In the late 1980s the do-gooders at the Sun-Times successfully lobbied to have smokers like Jane and me banished from the newsroom and exiled to a small, windowless room complete with some ashtrays and a couple of computers.
The decor was lousy. The camaraderie was golden.
One afternoon, the smokers were taking out their invective on Henry Kisor, the book editor and truly lovely man, who in the opinion of the smoking room had writtten a somewhat too chummy, too flattering profile of Scott Turow.
As the barbs about Henry’s piece flowed back and forth, Jane gently acknowledged that she too, had found the piece boring and feigned falling asleep with her head in her hands.
Several minutes passed as everyone continued to gab about Henry’s story when someone noticed Jane was still pretending to be asleep.
Jane, though, was dead. Dead without a sound. Dead without calling the slightest attention to herself. Dead, as only Jane could be dead - understated literally to the very end.

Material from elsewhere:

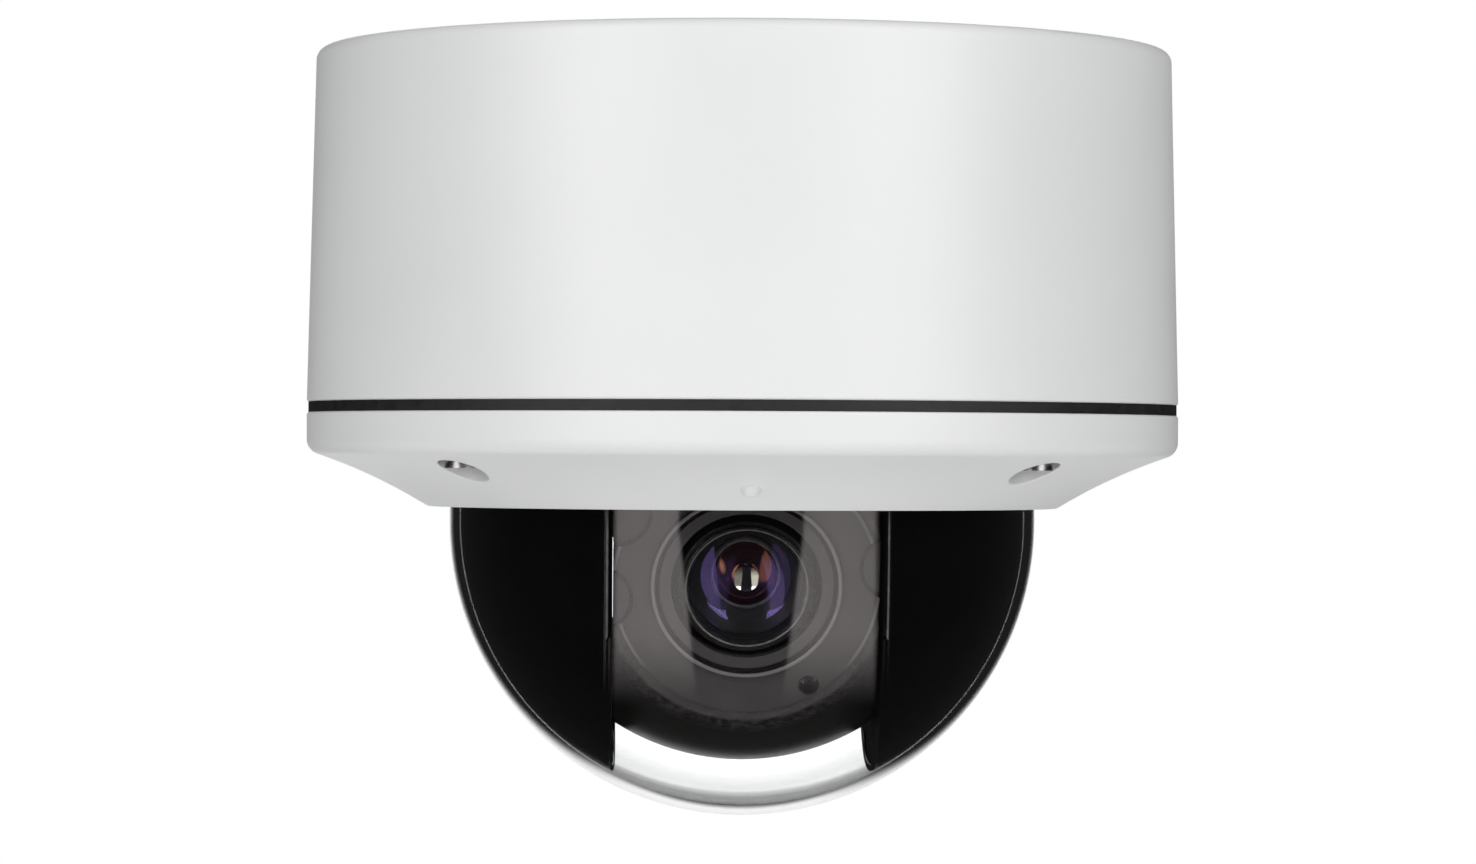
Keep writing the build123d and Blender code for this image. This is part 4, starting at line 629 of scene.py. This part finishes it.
def makeBubble():
    low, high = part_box("bubble")
    inner = bubbleRadius - bubbleValues["wall"]
    flangeZ = high.z - bubbleValues["wall"]
    outline = arc(bubbleRadius, -90, 0, bubbleValues["rise"], headCentre.z)
    outline += [(bubbleRadius, flangeZ, bubbleValues["edge"])]
    outline += [(high.x, flangeZ, bubbleValues["edge"]), (high.x, high.z, bubbleValues["edge"])]
    outline += [(inner, high.z, bubbleValues["edge"])]
    outline += arc(inner, 0, -90, bubbleValues["rise"], headCentre.z)
    obj = turned("bubbleShell", outline, bubbleValues["steps"])
    smoothOver(obj)
    finishPiece(obj, bubbleClear, "housing", ["bubble"])


makeBubble()
print("bubble ready")


# Shrouds: half domes with a flat wall beside the slot, rounded where the two meet
shroudValues = {"wall": 2.0 * mm, "grow": 0.4 * mm, "soft": 0.55 * mm, "steps": 112,
                "bead": 0.8 * mm, "beadDepth": 1.6 * mm, "beadDrop": 27 * mm, "beadSoft": 0.25 * mm,
                "bearing": 8 * mm, "screwPlace": (12.6 * mm, 12 * mm), "screwRadius": 1.6 * mm,
                "screwHead": 2.6 * mm, "lipSlopes": (0.2, 0.86), "lipReach": 0.7 * mm, "wallSlope": 0.94}
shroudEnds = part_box("right_shroud")
wallX = shroudEnds[0].x + shroudValues["bead"]
shroudRadius = shroudEnds[1].x + shroudValues["grow"]
shroudRise = shroudEnds[1].z - headCentre.z


def shroudSkin(name, radius, x, soft):
    # half turned about the tilt axis from front to back, then raised above it
    edge = sqrt(radius ** 2 - x ** 2)
    corners = [((point[1], -point[0], 0),) for point in arc(radius, degrees(acos(edge / radius)), 90, 40)]
    corners[0] = ((x, -edge, 0), soft)
    obj = drawWire(name, [((x, 0, 0),)] + corners)
    spinWire(obj, shroudValues["steps"], -pi, axis=(1, 0, 0))
    editOn(obj)
    pickVerts(obj, lambda co: abs(co.z) < 0.001 * mm)
    bpy.ops.mesh.extrude_region_move(TRANSFORM_OT_translate={"value": (0, 0, shroudRise)})
    editOff()
    return obj


def shroudBead():
    # the rim that narrows the slot along the lower part of the wall's edge
    edge = sqrt(shroudRadius ** 2 - wallX ** 2)
    soft = shroudValues["beadSoft"]
    face = wallX - shroudValues["bead"]
    start = asin(shroudValues["beadDrop"] / edge)
    root = wallX + 0.7 * shroudValues["wall"]
    rootEdge = sqrt(shroudRadius ** 2 - root ** 2) - 0.06 * mm
    faceEdge = sqrt(shroudRadius ** 2 - face ** 2) - 0.04 * mm
    low = edge - shroudValues["beadDepth"]
    corners = [((root, -rootEdge, 0),), ((face, -faceEdge, 0), soft), ((face, -low, 0), soft),
               ((root, -low, 0),)]
    obj = drawWire("shroudBead", corners)
    editOn(obj)
    bpy.ops.mesh.select_all(action="SELECT")
    bpy.ops.mesh.edge_face_add()
    bpy.ops.transform.rotate(value=-start, orient_axis="X", center_override=(0, 0, 0))
    bpy.ops.mesh.spin(steps=72, angle=2 * start - pi, center=(0, 0, 0), axis=(1, 0, 0))
    editOff()
    faceOutwards(obj)
    return obj


def shroudHoles():
    # the bearing's hole and two screw holes with room for their heads, along the tilt axis
    across = Matrix.Rotation(pi / 2, 4, "Y")
    wall = shroudValues["wall"]
    screwY, screwZ = shroudValues["screwPlace"]
    near, far = wallX - wall, wallX + 2 * wall
    holes = [rod("bearingHole", shroudValues["bearing"], near, far, steps=64)]
    for y in (-screwY, screwY):
        holes.append(rod("screwHole", shroudValues["screwRadius"], near, far, (-screwZ, y), 32))
        holes.append(rod("headRoom", shroudValues["screwHead"], near, wallX + wall / 2, (-screwZ, y), 32))
    for hole in holes:
        settle(hole, across)
    return holes


def makeShroud(name, node, side):
    wall = shroudValues["wall"]
    obj = shroudSkin(name, shroudRadius, wallX, shroudValues["soft"])
    shroudSkin("shroudInside", shroudRadius - wall, wallX + wall, shroudValues["soft"])
    obj.select_set(True)
    bpy.context.view_layer.objects.active = obj
    bpy.ops.object.join()
    editOn(obj)
    pickVerts(obj, lambda co: co.z > shroudRise - 0.001 * mm)
    bpy.ops.mesh.fill()
    editOff()
    faceOutwards(obj)
    combine(obj, shroudBead(), "UNION")
    for hole in shroudHoles():
        combine(obj, hole, "DIFFERENCE")
    if side < 0:
        obj.scale.x = -1
    settle(obj, Matrix.Translation(headCentre))
    faceOutwards(obj)
    smoothOver(obj)
    lipZ = headCentre.z - shroudValues["beadDrop"]
    low, high = shroudValues["lipSlopes"]

    # painted highlight: the rounded edge beside the slot is lighter, only above where the bead starts
    def onLip(middle, normal):
        near = abs(middle.x) < wallX + shroudValues["lipReach"]
        return near and low < abs(normal.x) < high and middle.z > lipZ

    def onWall(middle, normal):
        return abs(normal.x) > shroudValues["wallSlope"] and abs(middle.x) < wallX + wall + 0.1 * mm

    markFaces(obj, onLip, onWall)
    finishPiece(obj, glossBlack, "pan", [node], [lipHighlight, wallBlack])


makeShroud("rightShroudShell", "right_shroud", 1)
makeShroud("leftShroudShell", "left_shroud", -1)
print("shrouds ready")


# Camera head: a ball with flat sides and a flat front that carries a raised disc, worked in lens space
headHalfWidth = wallX - headValues["sideGap"]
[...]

Several hours later, after the body had been removed. One reporter ventured into the smoking area and after proceeding to sit down for a cigarette, realized about half-way into settling into chair, this had been where Jane was sitting when her heart simply - stopped. The reporter quickly straightened and found somewhere else to perch.
Jane died doing what she loved doing most, working in this often silly, insane, threatened business of newspapers.
No one was ever quite sure what caused Jane’s eerie demise, but after a while, we all agreed to blame her death on Henry Kisor.
Death by boredom. Jane would have liked the simplicity of that. But we never told Henry.